Systems for pavement profile measurement
In addition to the scan profile, the Pavement Profile Scanner PPS-Plus captures a high-resolution intensity image of the road surface on which even smaller defects, such as cracks, can be detected.
Laser scanners determine the geometry of objects and surfaces using distance measurements. State-of-the-art systems also record the intensity of the light scattered back when doing so. Evaluating the intensity of the light scattered back allows a photo-realistic image of the surrounding area to be generated. Parallel system approaches can be implemented in order to be independent of light source and geometry-measurement receiver electronics. Defined light wavelengths, an ideally shaped measurement beam and parallelized detectors are required for generating an ideal image of the measuring object. This achieves resolutions in the region of one millimeter even for mobile laser-scan systems and with high travel speed.

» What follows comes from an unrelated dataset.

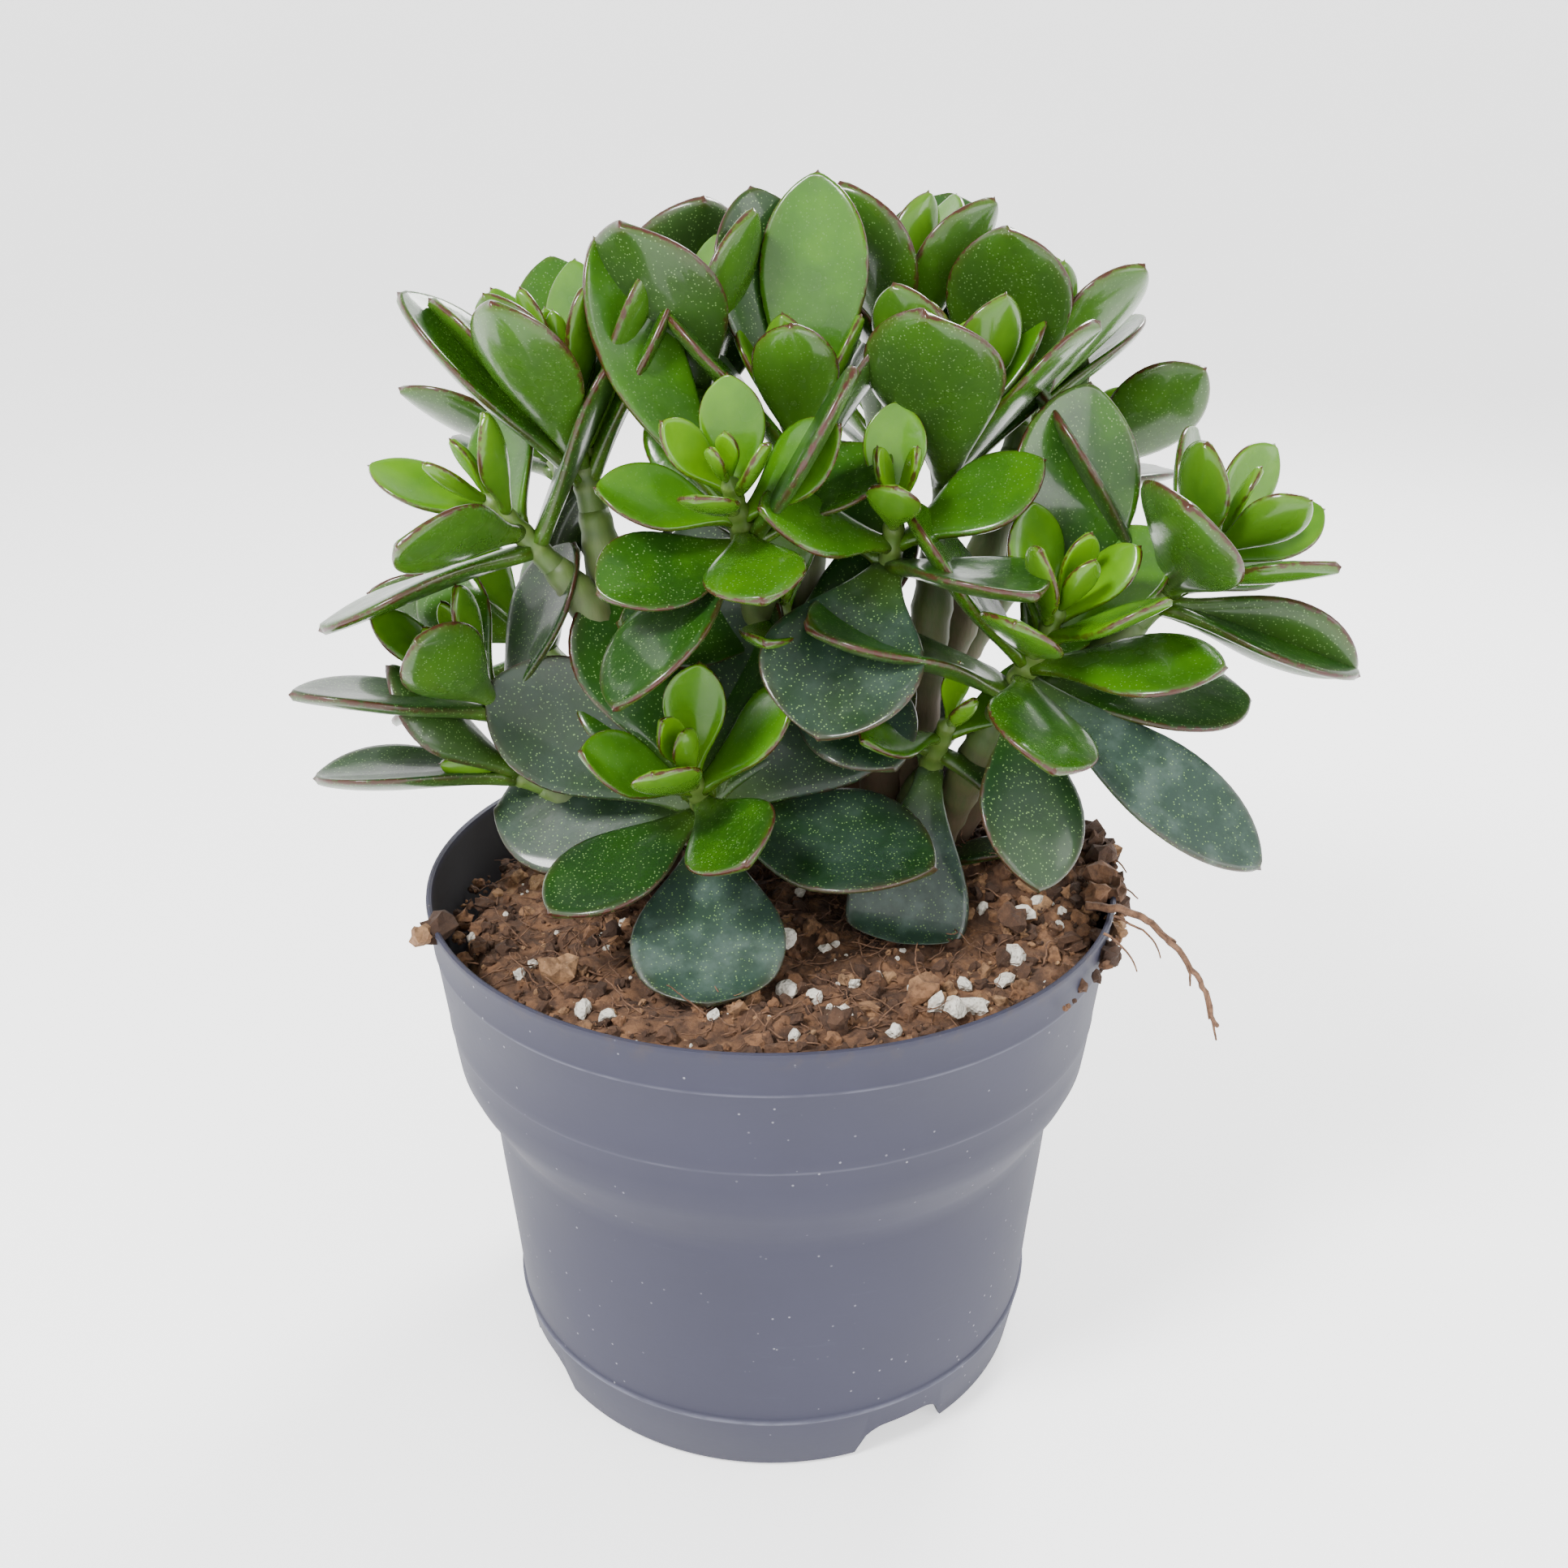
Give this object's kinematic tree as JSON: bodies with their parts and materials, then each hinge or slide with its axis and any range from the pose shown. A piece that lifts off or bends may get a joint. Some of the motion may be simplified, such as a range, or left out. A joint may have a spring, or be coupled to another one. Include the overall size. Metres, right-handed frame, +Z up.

In addition to the 3D geometry of objects, their surface is often also of interest. The requirements here reach down to the submillimeter range. Mobile platforms moving at typical speeds of 80 km/h have so far only been able to capture intensity images by using special camera systems and strong, active lighting. However, their focus range and field of vision are very limited. Subsequently, the camera images obtained must be consistently combined in an elaborate process.
Fraunhofer IPM has developed and patented an innovative technology that simultaneously captures 3D images and high-resolution 2D surface images - without using a camera. For this concept, an intensity scanner for the 2D information and a distance scanner for the 3D information were combined in an optical setup. Based on this concept, compact devices are feasible where the units are calibrated to one another. In the previous version, the 2D image has a resolution 16 times higher than the 3D image.
The photorealistic display has three central advantages: it is completely independent of ambient lighting and has a high depth of field. In addition, the pure hardware calibration eliminates the need for time-consuming post-processing such as stitching.
The technology makes it possible, for example, to detect cracks in asphalt or concrete in the sub-millimetre range, from carrier platforms moving at speeds of over 80 km/h.